- [The problem]:
Please repeat all of the listing exactly.

- [Available data]:

★ ★ ★ ★ ★ ★ ★

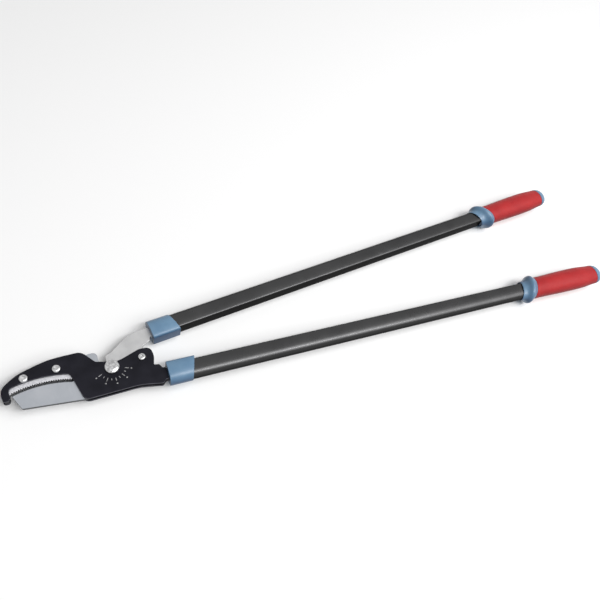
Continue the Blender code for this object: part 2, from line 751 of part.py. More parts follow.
def guard_rings(side):
    """Rings of the flared guard, front to neck."""
    mouth = (MOUTH_WIDTH / 2, MOUTH_HEIGHT / 2)
    neck = (GRIP_NECK_WIDTH / 2, GRIP_NECK_HEIGHT / 2)
    rim = (GUARD_WIDTH / 2, GUARD_HEIGHT / 2)
    front = ((0.0, 0.0), (0.2, 0.1), (0.35, 0.36), (0.47, 0.74), (0.56, 0.95), (0.62, 1.0))
    back = ((0.7, 0.93), (0.8, 0.6), (0.9, 0.18), (1.0, 0.0))
    rings = []
    for low, steps in ((mouth, front), (neck, back)):
        for place, share in steps:
            width = low[0] + (rim[0] - low[0]) * share
            height = low[1] + (rim[1] - low[1]) * share
            rings.append(grip_ring(side, GUARD_LENGTH * place, width, height, GUARD_SLANT))
    return rings


def flange_rings(side):
    """Rings of the rounded end of the core."""
    start = GRIP_LENGTH - END_FLANGE_LENGTH
    rings = []
    for step in range(6):
        turn = math.radians(85.0) * step / 5
        station = start + END_FLANGE_LENGTH * (0.15 + 0.85 * math.sin(turn))
        share = math.cos(turn) ** 0.5
        rings.append(grip_ring(side, station, GRIP_END_WIDTH / 2 * share,
                               GRIP_END_HEIGHT / 2 * share))
    return [grip_ring(side, start, GRIP_END_WIDTH / 2, GRIP_END_HEIGHT / 2)] + rings


def build_grip(side, plastic, rubber, parent):
    """Grip core with guard and end, and the soft sleeve round its barrel."""
    barrel = barrel_half_sizes()
    last = GRIP_LENGTH - END_FLANGE_LENGTH
    rings = guard_rings(side)
    rings += [grip_ring(side, GUARD_LENGTH, *barrel, GUARD_SLANT), grip_ring(side, last, *barrel)]
    rings += flange_rings(side)
    core = handle_object(side, "grip_core", loft(rings), plastic, parent)
    guard_start = TUBE_START + tube_length(side) - TUBE_IN_GRIP
    socket = tube_section(FIT_GAP)
    room = [section_ring(side, guard_start - GUARD_WIDTH / 2, socket),
            section_ring(side, guard_start + TUBE_IN_GRIP + SEAT_GAP, socket)]
    cut(core, loft(room), core.name + "_socket")
    first = GUARD_LENGTH + SEAT_GAP
    final = last - SEAT_GAP
    outer = []
    for step in range(SLEEVE_STEPS + 1):
        share = step / SLEEVE_STEPS
        station = first + (final - first) * share
        slant = GUARD_SLANT * max(0.0, 1.0 - 4 * share)
        outer.append(grip_ring(side, station, *sleeve_half_sizes(station), slant))
    bore = [half + SEAT_GAP for half in barrel]
    inner = [grip_ring(side, final, *bore), grip_ring(side, first, *bore, GUARD_SLANT)]
    handle_object(side, "grip_sleeve", loft(outer + inner, closed=True), rubber, parent)


def build_handle(side, half_thickness, materials, parent):
    """One handle: collar, plug, tube and grip."""
    build_collar(side, materials["blue"], half_thickness, parent)
    build_plug(side, materials["black_plastic"], half_thickness, parent)
    build_tube(side, materials["black_paint"], parent)
    build_grip(side, materials["blue"], materials["red"], parent)


def make_materials():
    """Materials of the lopper."""
    return {"black_steel": make_material("black_steel", (0.022, 0.022, 0.026), 0.3, 0.4),
            "blade_steel": make_material("blade_steel", (0.42, 0.44, 0.47), 0.9, 0.38),
            "lever_steel": make_material("lever_steel", (0.55, 0.55, 0.55), 0.9, 0.32),
            "alloy": make_material("alloy", (0.45, 0.45, 0.45), 0.8, 0.5),
            "zinc": make_material("zinc", (0.6, 0.6, 0.6), 1.0, 0.25),
            "bronze": make_material("bronze", (0.4, 0.25, 0.1), 1.0, 0.35),
            "black_rubber": make_material("black_rubber", (0.02, 0.02, 0.02), 0.0, 0.7),
            "black_plastic": make_material("black_plastic", (0.03, 0.03, 0.03), 0.0, 0.5),
            "black_paint": make_material("black_paint", (0.02, 0.02, 0.02), 0.4, 0.3),
            "blue": make_material("blue", (0.2, 0.3, 0.42), 0.0, 0.45),
            "red": make_material("red", (0.55, 0.03, 0.04), 0.0, 0.5)}


def build():
    """Build the whole lopper."""
    clear_scene()
    materials = make_materials()
    root, moving = make_empty("anvil_side"), make_empty("blade_side")
    build_plates(materials["black_steel"], root)
    build_insert(materials["alloy"], root)
    build_tang(materials["black_steel"], root)
    build_blade(materials["blade_steel"], moving)
    build_lever(materials["lever_steel"], moving)
    build_rivets(materials["zinc"], root, moving)
    build_pivot(materials["zinc"], materials["bronze"], root)
    build_fasteners(materials["zinc"], materials["black_rubber"], root)
    build_handle(UPPER, HALF_LAYER, materials, moving)
    build_handle(LOWER, PLATE_OUTER, materials, root)


build()
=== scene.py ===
import math

import bpy
from mathutils import Matrix, Vector


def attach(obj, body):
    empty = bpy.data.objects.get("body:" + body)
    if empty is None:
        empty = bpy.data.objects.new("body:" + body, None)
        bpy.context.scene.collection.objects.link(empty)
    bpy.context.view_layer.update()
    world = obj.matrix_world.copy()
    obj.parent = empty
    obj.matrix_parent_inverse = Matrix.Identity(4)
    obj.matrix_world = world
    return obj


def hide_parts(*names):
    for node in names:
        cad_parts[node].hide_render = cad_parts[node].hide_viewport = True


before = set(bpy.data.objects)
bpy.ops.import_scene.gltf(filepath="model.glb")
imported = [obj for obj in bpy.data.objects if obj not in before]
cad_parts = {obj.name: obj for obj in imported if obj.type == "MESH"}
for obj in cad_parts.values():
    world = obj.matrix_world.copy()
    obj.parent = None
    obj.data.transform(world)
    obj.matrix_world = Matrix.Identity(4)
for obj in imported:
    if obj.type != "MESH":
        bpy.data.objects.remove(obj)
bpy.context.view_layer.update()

MM = 0.001

UPPER = 1
LOWER = -1
BODY = {UPPER: "blade_side", LOWER: "anvil_side"}
PREFIX = {UPPER: "upper_", LOWER: "lower_"}

# Heights of the head's layers, and the clearance under a screw head or over a nut
MIDDLE = 21.0
PLATE_TOP = 25.9
PLATE_BOTTOM = 16.1
SEAT_GAP = 0.3
HEAD_SEAT = PLATE_TOP + SEAT_GAP
NUT_SEAT = PLATE_BOTTOM - SEAT_GAP

# Handles: the tubes' places and their section
HANDLE_ANGLE = 4.36
AXIS_OFFSET = {UPPER: 34.2, LOWER: 28.0}
TUBE_START = 71.2
TUBE_LENGTH = {UPPER: 729.0, LOWER: 715.0}
TUBE_WIDTH = 26.0
TUBE_HEIGHT = 20.5
TUBE_CORNER = 2.5
TUBE_WALL = 1.5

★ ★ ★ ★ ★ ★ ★

- [Task result]:
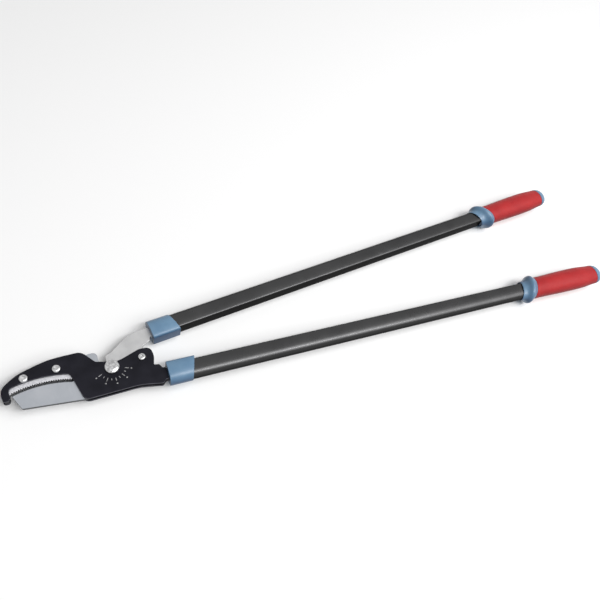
Continue the Blender code for this object: part 2, from line 751 of part.py. More parts follow.
def guard_rings(side):
    """Rings of the flared guard, front to neck."""
    mouth = (MOUTH_WIDTH / 2, MOUTH_HEIGHT / 2)
    neck = (GRIP_NECK_WIDTH / 2, GRIP_NECK_HEIGHT / 2)
    rim = (GUARD_WIDTH / 2, GUARD_HEIGHT / 2)
    front = ((0.0, 0.0), (0.2, 0.1), (0.35, 0.36), (0.47, 0.74), (0.56, 0.95), (0.62, 1.0))
    back = ((0.7, 0.93), (0.8, 0.6), (0.9, 0.18), (1.0, 0.0))
    rings = []
    for low, steps in ((mouth, front), (neck, back)):
        for place, share in steps:
            width = low[0] + (rim[0] - low[0]) * share
            height = low[1] + (rim[1] - low[1]) * share
            rings.append(grip_ring(side, GUARD_LENGTH * place, width, height, GUARD_SLANT))
    return rings


def flange_rings(side):
    """Rings of the rounded end of the core."""
    start = GRIP_LENGTH - END_FLANGE_LENGTH
    rings = []
    for step in range(6):
        turn = math.radians(85.0) * step / 5
        station = start + END_FLANGE_LENGTH * (0.15 + 0.85 * math.sin(turn))
        share = math.cos(turn) ** 0.5
        rings.append(grip_ring(side, station, GRIP_END_WIDTH / 2 * share,
                               GRIP_END_HEIGHT / 2 * share))
    return [grip_ring(side, start, GRIP_END_WIDTH / 2, GRIP_END_HEIGHT / 2)] + rings


def build_grip(side, plastic, rubber, parent):
    """Grip core with guard and end, and the soft sleeve round its barrel."""
    barrel = barrel_half_sizes()
    last = GRIP_LENGTH - END_FLANGE_LENGTH
    rings = guard_rings(side)
    rings += [grip_ring(side, GUARD_LENGTH, *barrel, GUARD_SLANT), grip_ring(side, last, *barrel)]
    rings += flange_rings(side)
    core = handle_object(side, "grip_core", loft(rings), plastic, parent)
    guard_start = TUBE_START + tube_length(side) - TUBE_IN_GRIP
    socket = tube_section(FIT_GAP)
    room = [section_ring(side, guard_start - GUARD_WIDTH / 2, socket),
            section_ring(side, guard_start + TUBE_IN_GRIP + SEAT_GAP, socket)]
    cut(core, loft(room), core.name + "_socket")
    first = GUARD_LENGTH + SEAT_GAP
    final = last - SEAT_GAP
    outer = []
    for step in range(SLEEVE_STEPS + 1):
        share = step / SLEEVE_STEPS
        station = first + (final - first) * share
        slant = GUARD_SLANT * max(0.0, 1.0 - 4 * share)
        outer.append(grip_ring(side, station, *sleeve_half_sizes(station), slant))
    bore = [half + SEAT_GAP for half in barrel]
    inner = [grip_ring(side, final, *bore), grip_ring(side, first, *bore, GUARD_SLANT)]
    handle_object(side, "grip_sleeve", loft(outer + inner, closed=True), rubber, parent)


def build_handle(side, half_thickness, materials, parent):
    """One handle: collar, plug, tube and grip."""
    build_collar(side, materials["blue"], half_thickness, parent)
    build_plug(side, materials["black_plastic"], half_thickness, parent)
    build_tube(side, materials["black_paint"], parent)
    build_grip(side, materials["blue"], materials["red"], parent)


def make_materials():
    """Materials of the lopper."""
    return {"black_steel": make_material("black_steel", (0.022, 0.022, 0.026), 0.3, 0.4),
            "blade_steel": make_material("blade_steel", (0.42, 0.44, 0.47), 0.9, 0.38),
            "lever_steel": make_material("lever_steel", (0.55, 0.55, 0.55), 0.9, 0.32),
            "alloy": make_material("alloy", (0.45, 0.45, 0.45), 0.8, 0.5),
            "zinc": make_material("zinc", (0.6, 0.6, 0.6), 1.0, 0.25),
            "bronze": make_material("bronze", (0.4, 0.25, 0.1), 1.0, 0.35),
            "black_rubber": make_material("black_rubber", (0.02, 0.02, 0.02), 0.0, 0.7),
            "black_plastic": make_material("black_plastic", (0.03, 0.03, 0.03), 0.0, 0.5),
            "black_paint": make_material("black_paint", (0.02, 0.02, 0.02), 0.4, 0.3),
            "blue": make_material("blue", (0.2, 0.3, 0.42), 0.0, 0.45),
            "red": make_material("red", (0.55, 0.03, 0.04), 0.0, 0.5)}


def build():
    """Build the whole lopper."""
    clear_scene()
    materials = make_materials()
    root, moving = make_empty("anvil_side"), make_empty("blade_side")
    build_plates(materials["black_steel"], root)
    build_insert(materials["alloy"], root)
    build_tang(materials["black_steel"], root)
    build_blade(materials["blade_steel"], moving)
    build_lever(materials["lever_steel"], moving)
    build_rivets(materials["zinc"], root, moving)
    build_pivot(materials["zinc"], materials["bronze"], root)
    build_fasteners(materials["zinc"], materials["black_rubber"], root)
    build_handle(UPPER, HALF_LAYER, materials, moving)
    build_handle(LOWER, PLATE_OUTER, materials, root)


build()
=== scene.py ===
import math

import bpy
from mathutils import Matrix, Vector


def attach(obj, body):
    empty = bpy.data.objects.get("body:" + body)
    if empty is None:
        empty = bpy.data.objects.new("body:" + body, None)
        bpy.context.scene.collection.objects.link(empty)
    bpy.context.view_layer.update()
    world = obj.matrix_world.copy()
    obj.parent = empty
    obj.matrix_parent_inverse = Matrix.Identity(4)
    obj.matrix_world = world
    return obj


def hide_parts(*names):
    for node in names:
        cad_parts[node].hide_render = cad_parts[node].hide_viewport = True


before = set(bpy.data.objects)
bpy.ops.import_scene.gltf(filepath="model.glb")
imported = [obj for obj in bpy.data.objects if obj not in before]
cad_parts = {obj.name: obj for obj in imported if obj.type == "MESH"}
for obj in cad_parts.values():
    world = obj.matrix_world.copy()
    obj.parent = None
    obj.data.transform(world)
    obj.matrix_world = Matrix.Identity(4)
for obj in imported:
    if obj.type != "MESH":
        bpy.data.objects.remove(obj)
bpy.context.view_layer.update()

MM = 0.001

UPPER = 1
LOWER = -1
BODY = {UPPER: "blade_side", LOWER: "anvil_side"}
PREFIX = {UPPER: "upper_", LOWER: "lower_"}

# Heights of the head's layers, and the clearance under a screw head or over a nut
MIDDLE = 21.0
PLATE_TOP = 25.9
PLATE_BOTTOM = 16.1
SEAT_GAP = 0.3
HEAD_SEAT = PLATE_TOP + SEAT_GAP
NUT_SEAT = PLATE_BOTTOM - SEAT_GAP

# Handles: the tubes' places and their section
HANDLE_ANGLE = 4.36
AXIS_OFFSET = {UPPER: 34.2, LOWER: 28.0}
TUBE_START = 71.2
TUBE_LENGTH = {UPPER: 729.0, LOWER: 715.0}
TUBE_WIDTH = 26.0
TUBE_HEIGHT = 20.5
TUBE_CORNER = 2.5
TUBE_WALL = 1.5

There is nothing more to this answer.